Number of people suffering extreme droughts set to double worldwide, new climate change study shows
The number of people suffering extreme droughts across the world will double in less than 80 years as a result of changes in climate and population, according to new research.
The University of Nottingham is part of a global research effort led by Michigan State University, which offers the first ever worldwide view of how climate change could affect water availability and drought severity in the decades to come.
Through hydrological model simulations by teams across the world, the researchers predict eight per cent of the global population will face extreme droughts by the late 21st century. The team projects that there will be a large reduction in natural land water storage in two-thirds of the world, also caused by climate change.

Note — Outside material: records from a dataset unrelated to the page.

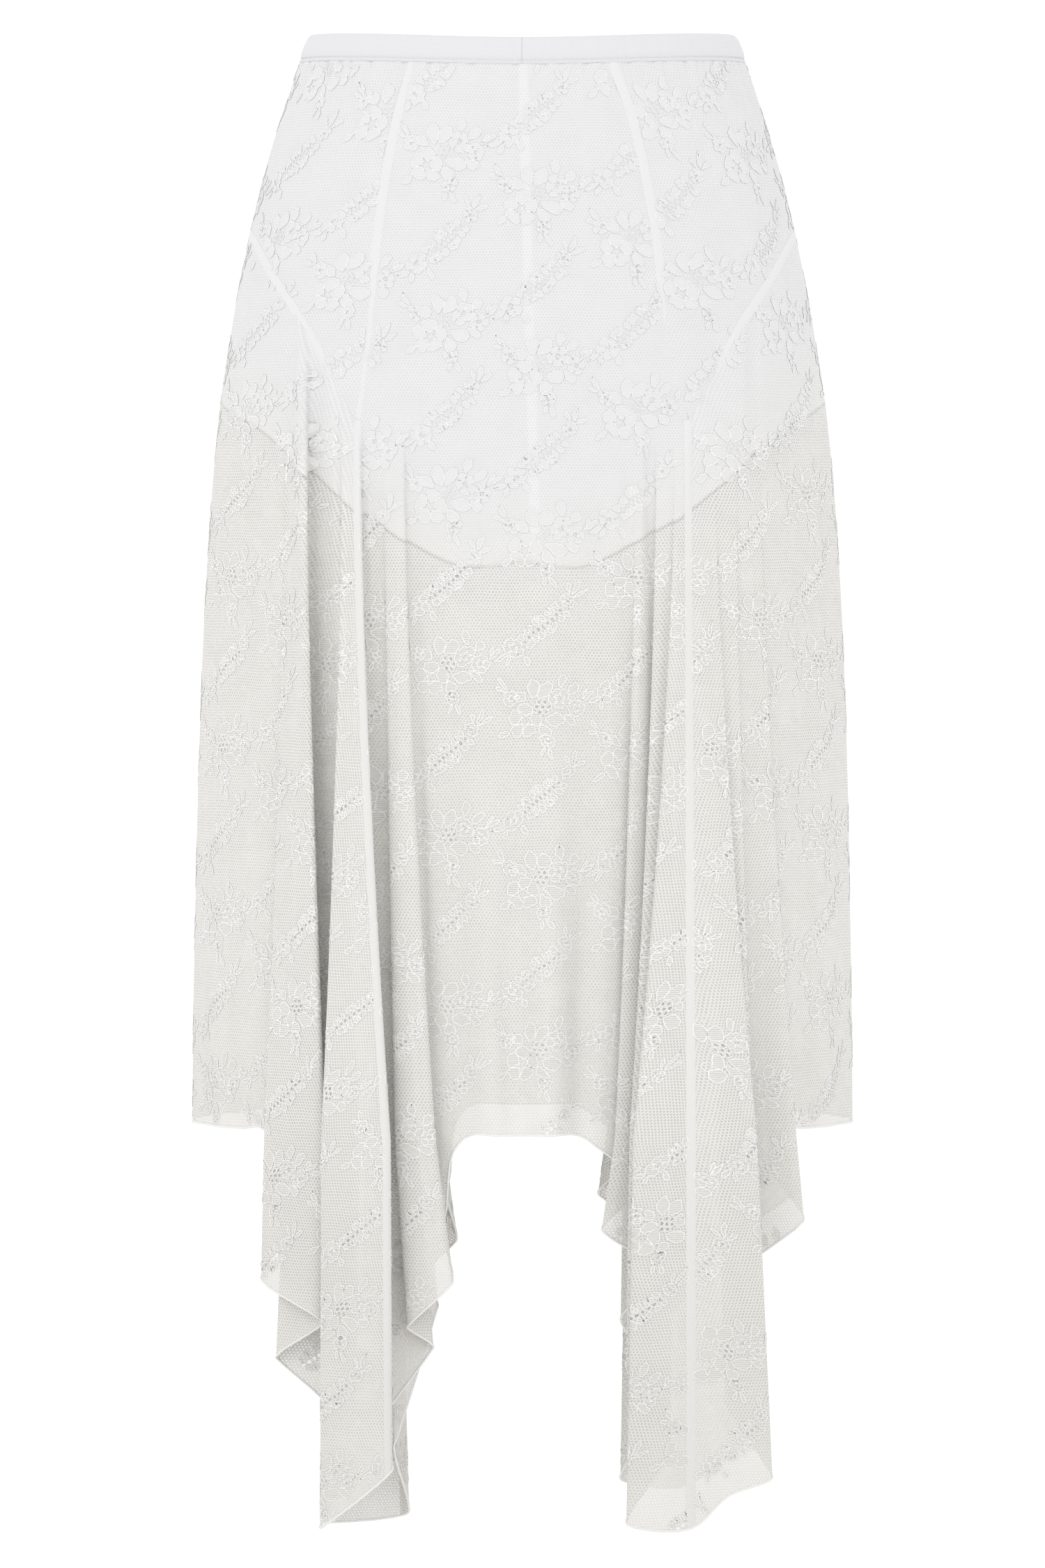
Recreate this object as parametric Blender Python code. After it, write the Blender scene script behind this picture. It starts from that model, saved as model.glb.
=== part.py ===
# Handkerchief hem skirt in lace, worn and hollow, over short opaque knickers.
# The origin is the middle of the waist opening. The skirt hangs down from it along -Z, with its front at -Y.
# Each piece is a thin wall made from one grid of points: a row runs round the body, a column runs down the
# cloth. Below the seam points the long seams open into folds that hang as four handkerchief corners.
# All sizes are in millimetres until a piece is built, and heights are drops below the waist.

import math

import bmesh
import bpy

MM = 0.001

# Cloth and seams
LACE_WALL = 1.4
LINING_WALL = 1.0
SEAM_GAP = 0.3
LAYER_GAP = 2.0

# Waistband
BAND_DEPTH = 17.5
BAND_WALL = 3.0
BAND_DIP = 5.5
BAND_COLUMNS = 56
BAND_SECTION = [
    # out from the middle of the wall in wall thicknesses, share of the depth
    (-0.5, 0.04),
    (-0.5, 0.96),
    (-0.1, 1.0),
    (0.35, 0.99),
    (0.6, 0.75),
    (0.62, 0.3),
    (0.35, 0.02),
    (-0.1, 0.0),
]

# Heights
POINT_DROP = 248.0
FOLD_LEVEL = 700.0
SHORT_HEM = 699.0

# How the folds open below the seam points, and how softly they turn
OPENING_POWER = 1.5
STANDING_POWER = 0.7
FOLD_RADIUS = 2.0
SHARP_TURN = 120.0
# The two columns of a softened fold stand apart by these shares of the way to their neighbours
START_APART = 0.3
HEM_APART = 0.06

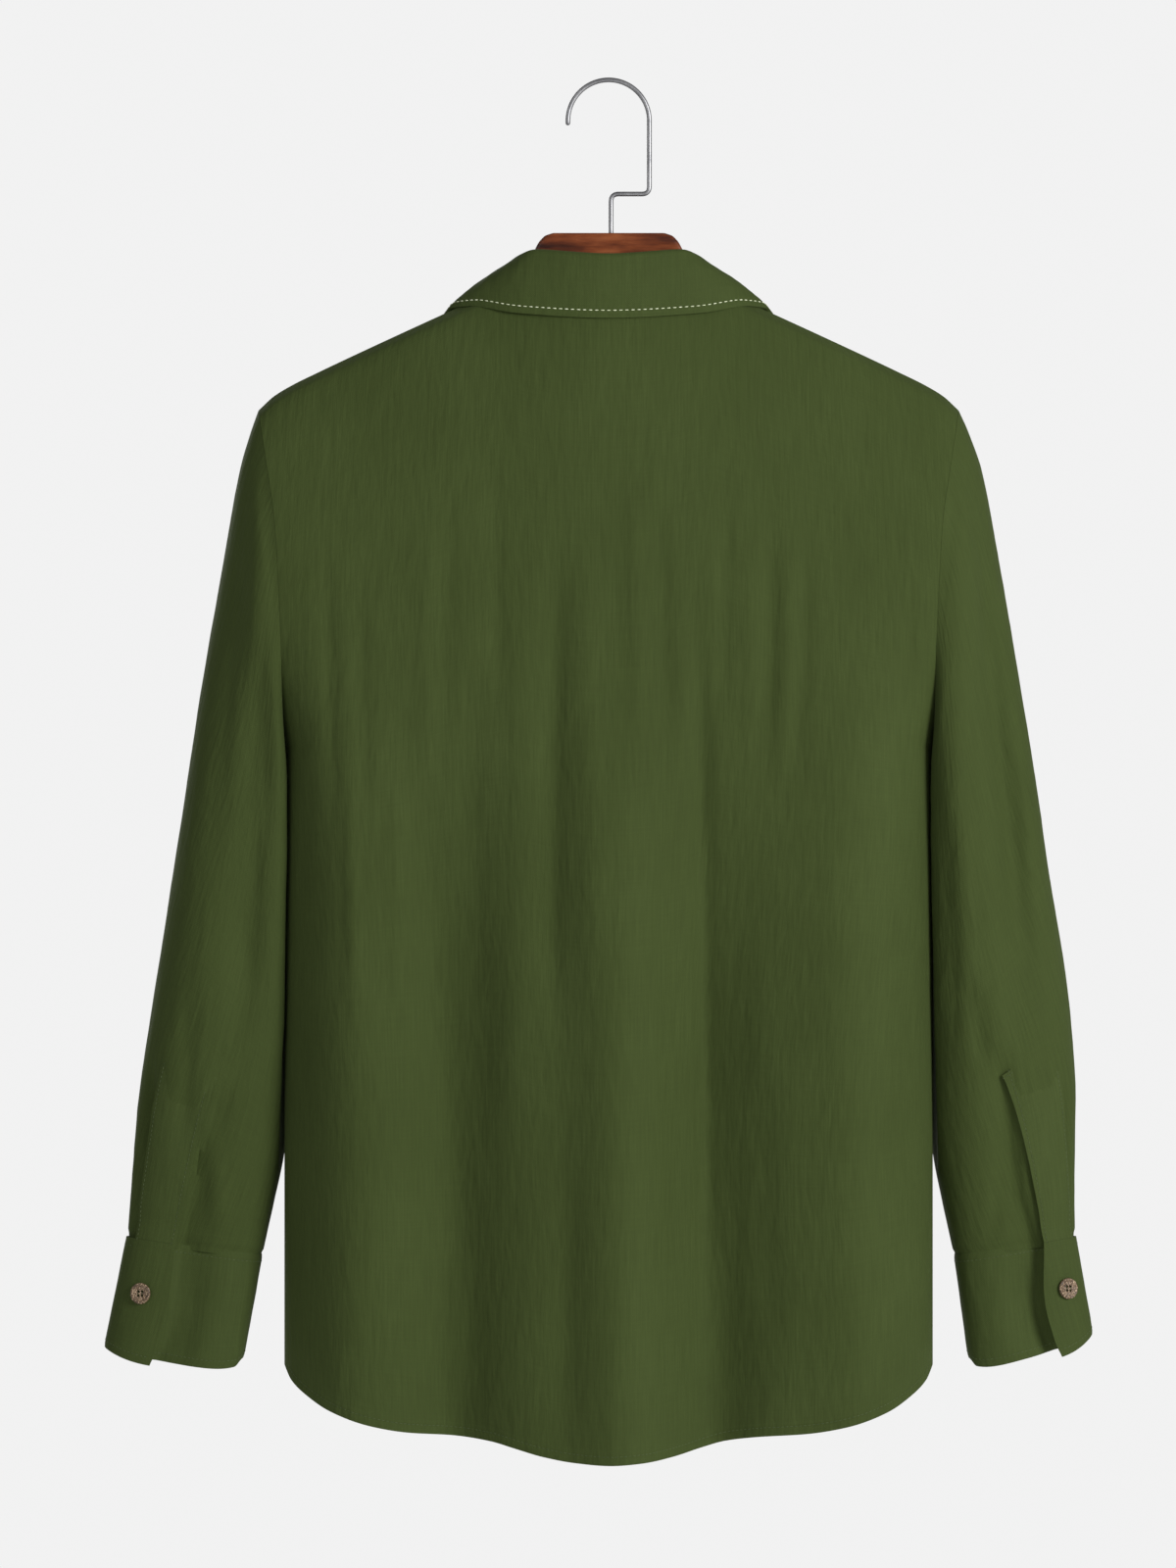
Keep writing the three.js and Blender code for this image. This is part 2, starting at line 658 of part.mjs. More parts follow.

Land water storage, technically known as terrestrial water storage, or TWS, is the accumulation of water in snow and ice, rivers, lakes and reservoirs, wetlands, soil and groundwater — all critical components of the world’s water and energy supply. TWS modulates the flow of water within the hydrological cycle and determines water availability as well as drought.
The researchers also predict that areas of the Southern Hemisphere will be affected proportionally more. They say that some of these areas already have major water scarcity issues, which makes the results particularly concerning. The study and its findings have been published in the journal Nature Climate Change, with more than 20 contributing authors from Europe, the US, China and Japan.
The set of 27 global climate-hydrological model simulations, spanning 125 years, was conducted under a global modelling project called the Inter-Sectoral Impact Model Intercomparison Project.
Simon Gosling, Professor of Climate Risk at the University of Nottingham, with Dr Hannes Müller Schmied of Goethe-University Frankfurt, led the coordination of the hydrological model simulations used in the study.
Our study is an early warning sign of what might happen if global greenhouse gas emissions are not reduced and it highlights the importance of rebuilding greener as we emerge from the pandemic. It is more important than ever to develop appropriate water management solutions for addressing the risk of more people exposed to droughts in the future.
Professor Simon Gosling, co-author, School of Geography
Farshid Felfelani, postdoctoral researcher at Michigan State University said: “Recent advances in process-based hydrological modeling, combined with future projections from global climate models under wide-ranging scenarios of socioeconomic change, provided a unique foundation for comprehensive analysis of future water availability and droughts. We have high confidence in our results because we use dozens of models and they agree on the projected changes.”